━━━━━ MATERIAL PROVIDED ━━━━━

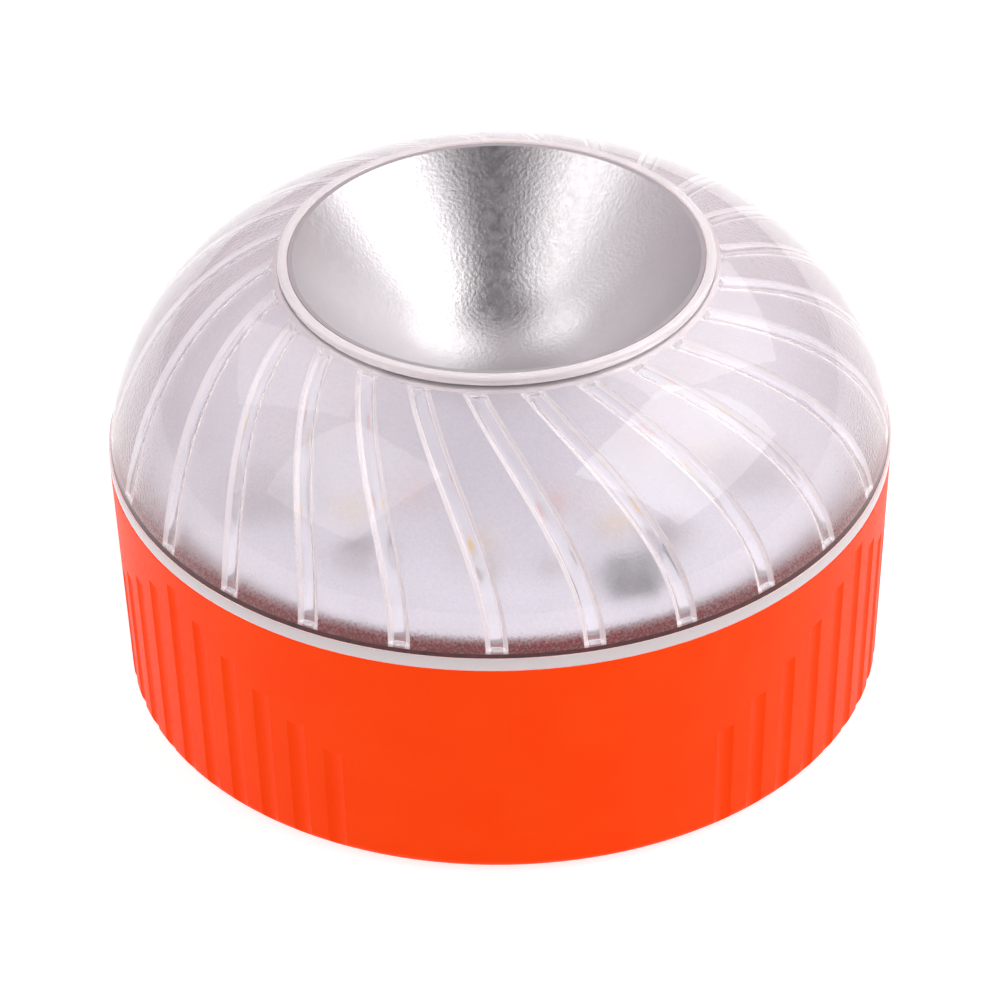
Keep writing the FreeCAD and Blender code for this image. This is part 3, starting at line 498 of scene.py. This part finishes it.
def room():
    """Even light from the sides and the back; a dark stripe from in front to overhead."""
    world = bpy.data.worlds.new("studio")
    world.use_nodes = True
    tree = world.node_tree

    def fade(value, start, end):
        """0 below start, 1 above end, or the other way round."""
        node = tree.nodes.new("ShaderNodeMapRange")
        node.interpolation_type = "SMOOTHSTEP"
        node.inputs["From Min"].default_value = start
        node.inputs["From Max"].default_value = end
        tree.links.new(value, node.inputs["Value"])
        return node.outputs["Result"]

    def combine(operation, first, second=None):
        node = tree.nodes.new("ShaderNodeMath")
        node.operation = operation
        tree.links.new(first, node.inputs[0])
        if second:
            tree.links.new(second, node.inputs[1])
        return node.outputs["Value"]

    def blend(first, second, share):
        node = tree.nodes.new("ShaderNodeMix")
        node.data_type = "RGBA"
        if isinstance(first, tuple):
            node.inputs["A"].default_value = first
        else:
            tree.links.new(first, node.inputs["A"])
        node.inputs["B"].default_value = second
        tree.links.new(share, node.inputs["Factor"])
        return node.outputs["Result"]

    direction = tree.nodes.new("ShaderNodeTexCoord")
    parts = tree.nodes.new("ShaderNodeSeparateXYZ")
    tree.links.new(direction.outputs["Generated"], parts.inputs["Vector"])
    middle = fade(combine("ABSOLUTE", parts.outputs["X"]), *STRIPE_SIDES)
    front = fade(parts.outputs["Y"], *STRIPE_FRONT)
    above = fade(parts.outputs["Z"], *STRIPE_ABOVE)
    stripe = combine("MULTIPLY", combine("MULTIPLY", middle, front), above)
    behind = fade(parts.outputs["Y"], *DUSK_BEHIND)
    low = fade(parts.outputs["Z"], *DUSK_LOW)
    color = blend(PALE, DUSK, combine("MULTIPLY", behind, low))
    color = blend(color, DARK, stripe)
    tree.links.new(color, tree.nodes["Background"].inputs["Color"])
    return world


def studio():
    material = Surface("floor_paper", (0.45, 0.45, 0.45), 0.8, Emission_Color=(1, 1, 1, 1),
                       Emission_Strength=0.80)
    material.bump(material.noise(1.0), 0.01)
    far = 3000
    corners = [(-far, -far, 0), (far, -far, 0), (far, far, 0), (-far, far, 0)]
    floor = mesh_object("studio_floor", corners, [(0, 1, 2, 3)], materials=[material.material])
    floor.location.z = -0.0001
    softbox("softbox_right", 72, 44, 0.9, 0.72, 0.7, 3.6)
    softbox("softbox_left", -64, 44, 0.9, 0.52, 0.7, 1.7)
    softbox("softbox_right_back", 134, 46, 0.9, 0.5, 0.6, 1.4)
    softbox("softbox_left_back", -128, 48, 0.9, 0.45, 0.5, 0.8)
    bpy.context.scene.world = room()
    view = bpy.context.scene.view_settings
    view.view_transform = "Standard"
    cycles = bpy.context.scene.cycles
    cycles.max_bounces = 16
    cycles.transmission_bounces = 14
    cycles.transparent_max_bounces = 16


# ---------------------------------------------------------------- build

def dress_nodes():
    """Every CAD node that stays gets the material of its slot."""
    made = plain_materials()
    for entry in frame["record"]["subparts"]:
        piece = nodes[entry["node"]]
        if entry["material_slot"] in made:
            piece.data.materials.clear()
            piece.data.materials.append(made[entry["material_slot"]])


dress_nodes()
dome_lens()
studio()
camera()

━━━━━

**WRITTEN EXERCISE**
Each line must be given again exactly as written above.

**RESULT OF THE TASK**
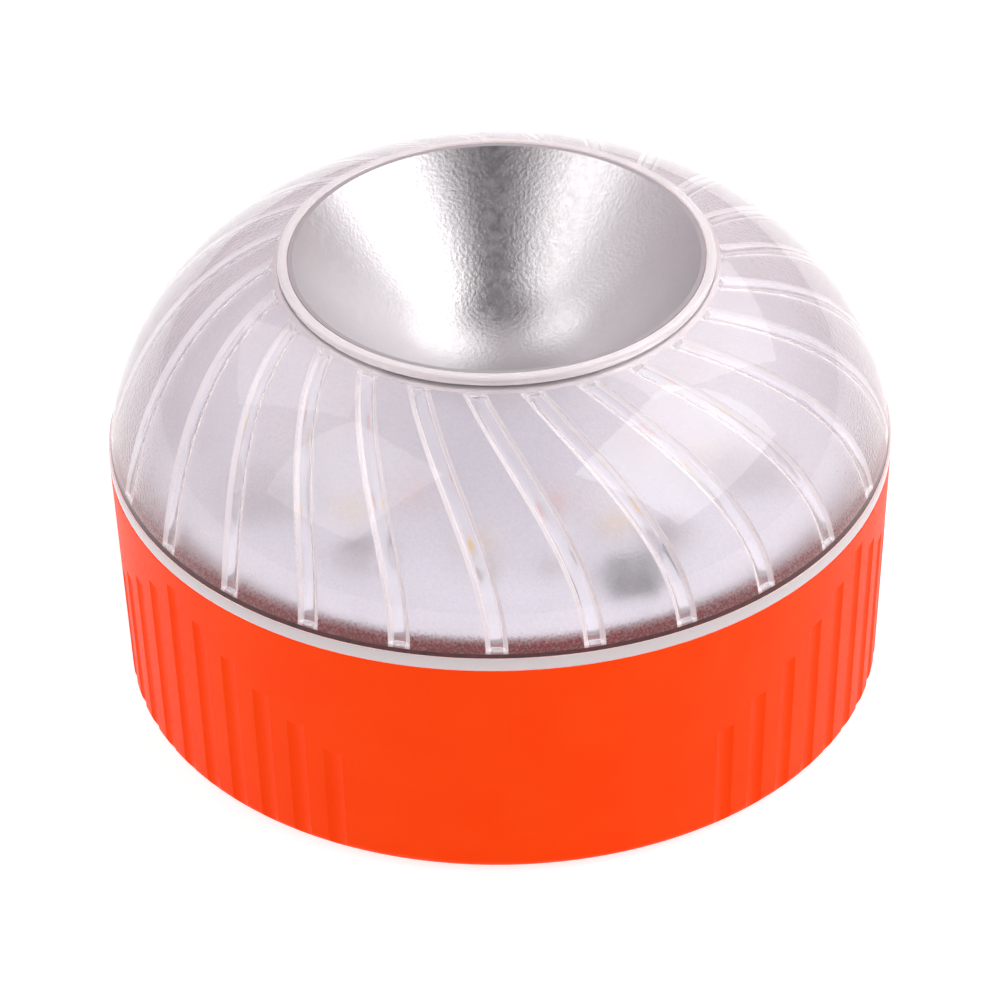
Keep writing the FreeCAD and Blender code for this image. This is part 3, starting at line 498 of scene.py. This part finishes it.
def room():
    """Even light from the sides and the back; a dark stripe from in front to overhead."""
    world = bpy.data.worlds.new("studio")
    world.use_nodes = True
    tree = world.node_tree

    def fade(value, start, end):
        """0 below start, 1 above end, or the other way round."""
        node = tree.nodes.new("ShaderNodeMapRange")
        node.interpolation_type = "SMOOTHSTEP"
        node.inputs["From Min"].default_value = start
        node.inputs["From Max"].default_value = end
        tree.links.new(value, node.inputs["Value"])
        return node.outputs["Result"]

    def combine(operation, first, second=None):
        node = tree.nodes.new("ShaderNodeMath")
        node.operation = operation
        tree.links.new(first, node.inputs[0])
        if second:
            tree.links.new(second, node.inputs[1])
        return node.outputs["Value"]

    def blend(first, second, share):
        node = tree.nodes.new("ShaderNodeMix")
        node.data_type = "RGBA"
        if isinstance(first, tuple):
            node.inputs["A"].default_value = first
        else:
            tree.links.new(first, node.inputs["A"])
        node.inputs["B"].default_value = second
        tree.links.new(share, node.inputs["Factor"])
        return node.outputs["Result"]

    direction = tree.nodes.new("ShaderNodeTexCoord")
    parts = tree.nodes.new("ShaderNodeSeparateXYZ")
    tree.links.new(direction.outputs["Generated"], parts.inputs["Vector"])
    middle = fade(combine("ABSOLUTE", parts.outputs["X"]), *STRIPE_SIDES)
    front = fade(parts.outputs["Y"], *STRIPE_FRONT)
    above = fade(parts.outputs["Z"], *STRIPE_ABOVE)
    stripe = combine("MULTIPLY", combine("MULTIPLY", middle, front), above)
    behind = fade(parts.outputs["Y"], *DUSK_BEHIND)
    low = fade(parts.outputs["Z"], *DUSK_LOW)
    color = blend(PALE, DUSK, combine("MULTIPLY", behind, low))
    color = blend(color, DARK, stripe)
    tree.links.new(color, tree.nodes["Background"].inputs["Color"])
    return world


def studio():
    material = Surface("floor_paper", (0.45, 0.45, 0.45), 0.8, Emission_Color=(1, 1, 1, 1),
                       Emission_Strength=0.80)
    material.bump(material.noise(1.0), 0.01)
    far = 3000
    corners = [(-far, -far, 0), (far, -far, 0), (far, far, 0), (-far, far, 0)]
    floor = mesh_object("studio_floor", corners, [(0, 1, 2, 3)], materials=[material.material])
    floor.location.z = -0.0001
    softbox("softbox_right", 72, 44, 0.9, 0.72, 0.7, 3.6)
    softbox("softbox_left", -64, 44, 0.9, 0.52, 0.7, 1.7)
    softbox("softbox_right_back", 134, 46, 0.9, 0.5, 0.6, 1.4)
    softbox("softbox_left_back", -128, 48, 0.9, 0.45, 0.5, 0.8)
    bpy.context.scene.world = room()
    view = bpy.context.scene.view_settings
    view.view_transform = "Standard"
    cycles = bpy.context.scene.cycles
    cycles.max_bounces = 16
    cycles.transmission_bounces = 14
    cycles.transparent_max_bounces = 16


# ---------------------------------------------------------------- build

def dress_nodes():
    """Every CAD node that stays gets the material of its slot."""
    made = plain_materials()
    for entry in frame["record"]["subparts"]:
        piece = nodes[entry["node"]]
        if entry["material_slot"] in made:
            piece.data.materials.clear()
            piece.data.materials.append(made[entry["material_slot"]])


dress_nodes()
dome_lens()
studio()
camera()